Around 1.7million Australian’s downloaded Podcasts in the last 4 weeks and they were predominantly aged 25-44.  The major benefit for Podcasts are their ability to target particular audiences based on their content.  From an advertiser point of view we need to ask what impact that alignment can make and is the cost worthwhile. Based on a cost to reach 1,000 people, a 30 second ad on a Podcast can be approximately 20-50x more expensive than reaching them on Radio. Besides cost, the other barrier is we cannot control when the advertising will be heard.

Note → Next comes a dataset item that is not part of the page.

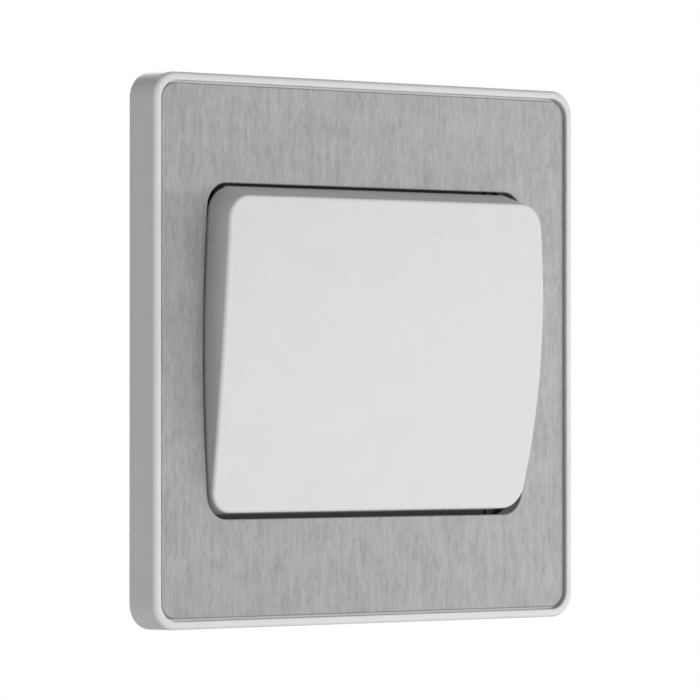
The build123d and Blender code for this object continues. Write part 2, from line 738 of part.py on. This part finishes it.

Measurement of people listening whilst connected online is simple but it is much harder when the podcast is downloaded and listened to at a later date. 
Podcasts are very much an “environment” buy and can be helpful for branding as long as the price is not prohibitive.

SMI UPDATE

SMI Graph

Any hope of an advertising recovery in May & June has been obliterated by the latest interim July’19 expenditure data released yesterday. Jul’19 spend is down a whopping -17% compared to Jul’18, excluding late Digital and other bookings. 
Even once those late bookings are included we are possibly looking at a decline of ad spend in excess of 10% for the month.  The last time Australia had a double digit monthly decline was 7 years ago in Aug’12 when it was -11%.
All media have suffered greatly in Jul’19.  The ‘interim’ declines for Jul’19 vs Jul’18 are TV (-10.7%), Digital (-31.5%), Outdoor (-16.5%), Radio (-11.2%), Newspapers (-16.1%), Magazines (-31.5%).  Cinema bucked the trend with a  47.7% increase in ad spend for the month of July. 

FAST FACTS

  1. 6pm News (on Seven or Nine) continues to regularly be the highest rating program on TV each night
  2. Google Maps (AR) – now literally puts you in the street as you walk along https://www.youtube.com/watch?v=3u9dt_WhsLI&feature=youtu.be&t=14
  3. Fathers Day 1st September: Australia has 4.6mil Dads (2.5mil should get socks & jocks as they have kids U18 at home)
  4. Is home ownership more difficult now than it was for your parents? In 1976 home ownership was 68.4%, in 2016 it was 67.1% (Census data)
  5. SBS has 9.1% audience share vs 7,9 & 10 but for BVOD they punch massively above their weight with a 32.8% share.